Restate the records in their entirety, word for word.

_The records_
──────────
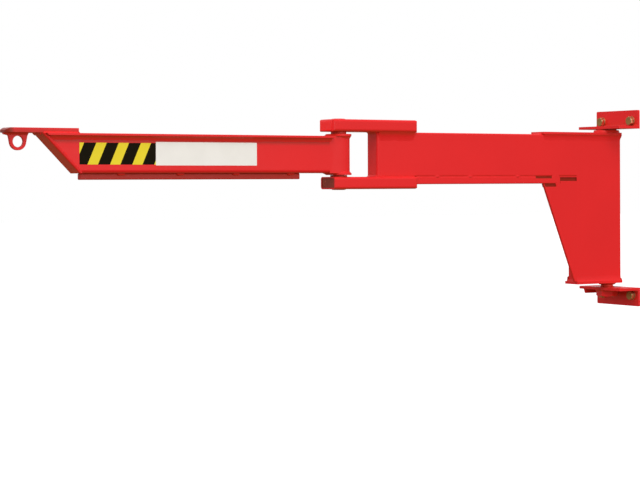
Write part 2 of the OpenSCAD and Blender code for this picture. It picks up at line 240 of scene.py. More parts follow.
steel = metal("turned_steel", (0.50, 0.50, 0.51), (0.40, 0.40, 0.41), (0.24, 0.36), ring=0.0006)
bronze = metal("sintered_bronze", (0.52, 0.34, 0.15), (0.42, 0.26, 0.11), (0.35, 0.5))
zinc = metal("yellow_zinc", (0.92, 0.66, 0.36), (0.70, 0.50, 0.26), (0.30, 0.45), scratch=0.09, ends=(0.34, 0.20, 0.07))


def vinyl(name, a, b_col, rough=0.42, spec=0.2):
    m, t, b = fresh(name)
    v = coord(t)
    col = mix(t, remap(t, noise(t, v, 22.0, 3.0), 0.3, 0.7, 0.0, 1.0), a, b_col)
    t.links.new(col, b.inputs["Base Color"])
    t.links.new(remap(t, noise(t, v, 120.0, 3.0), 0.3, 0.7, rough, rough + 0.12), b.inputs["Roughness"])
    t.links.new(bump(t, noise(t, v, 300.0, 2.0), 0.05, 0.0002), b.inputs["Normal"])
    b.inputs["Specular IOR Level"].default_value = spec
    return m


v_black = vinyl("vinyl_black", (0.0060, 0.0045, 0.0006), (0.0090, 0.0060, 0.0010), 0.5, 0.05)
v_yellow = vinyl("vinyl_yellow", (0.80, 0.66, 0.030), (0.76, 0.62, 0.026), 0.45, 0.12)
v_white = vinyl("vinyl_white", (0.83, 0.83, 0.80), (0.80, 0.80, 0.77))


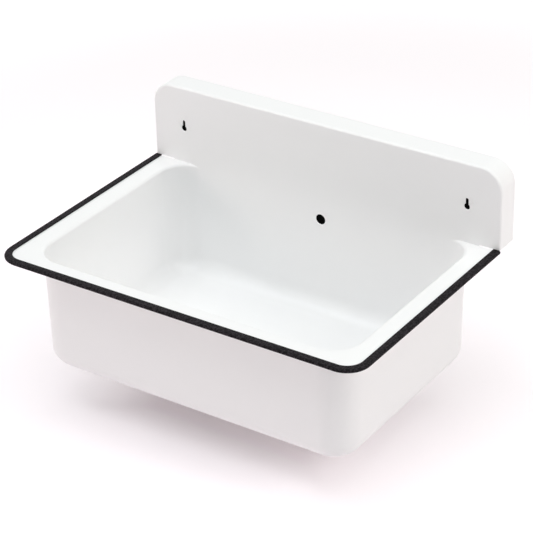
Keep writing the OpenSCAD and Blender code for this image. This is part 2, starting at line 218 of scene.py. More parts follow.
──────────
_Response_
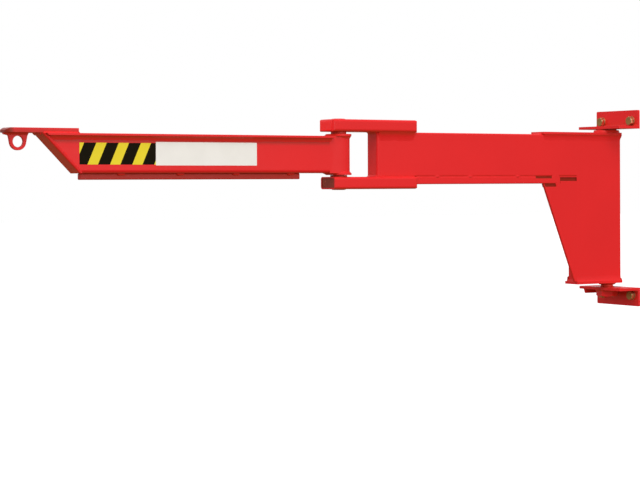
Write part 2 of the OpenSCAD and Blender code for this picture. It picks up at line 240 of scene.py. More parts follow.
steel = metal("turned_steel", (0.50, 0.50, 0.51), (0.40, 0.40, 0.41), (0.24, 0.36), ring=0.0006)
bronze = metal("sintered_bronze", (0.52, 0.34, 0.15), (0.42, 0.26, 0.11), (0.35, 0.5))
zinc = metal("yellow_zinc", (0.92, 0.66, 0.36), (0.70, 0.50, 0.26), (0.30, 0.45), scratch=0.09, ends=(0.34, 0.20, 0.07))


def vinyl(name, a, b_col, rough=0.42, spec=0.2):
    m, t, b = fresh(name)
    v = coord(t)
    col = mix(t, remap(t, noise(t, v, 22.0, 3.0), 0.3, 0.7, 0.0, 1.0), a, b_col)
    t.links.new(col, b.inputs["Base Color"])
    t.links.new(remap(t, noise(t, v, 120.0, 3.0), 0.3, 0.7, rough, rough + 0.12), b.inputs["Roughness"])
    t.links.new(bump(t, noise(t, v, 300.0, 2.0), 0.05, 0.0002), b.inputs["Normal"])
    b.inputs["Specular IOR Level"].default_value = spec
    return m


v_black = vinyl("vinyl_black", (0.0060, 0.0045, 0.0006), (0.0090, 0.0060, 0.0010), 0.5, 0.05)
v_yellow = vinyl("vinyl_yellow", (0.80, 0.66, 0.030), (0.76, 0.62, 0.026), 0.45, 0.12)
v_white = vinyl("vinyl_white", (0.83, 0.83, 0.80), (0.80, 0.80, 0.77))


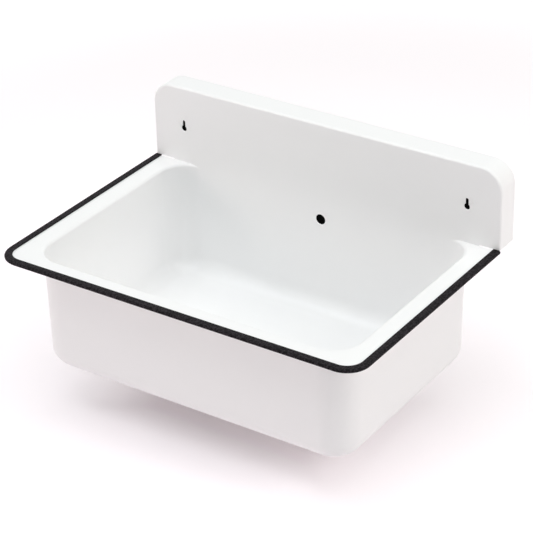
Keep writing the OpenSCAD and Blender code for this image. This is part 2, starting at line 218 of scene.py. More parts follow.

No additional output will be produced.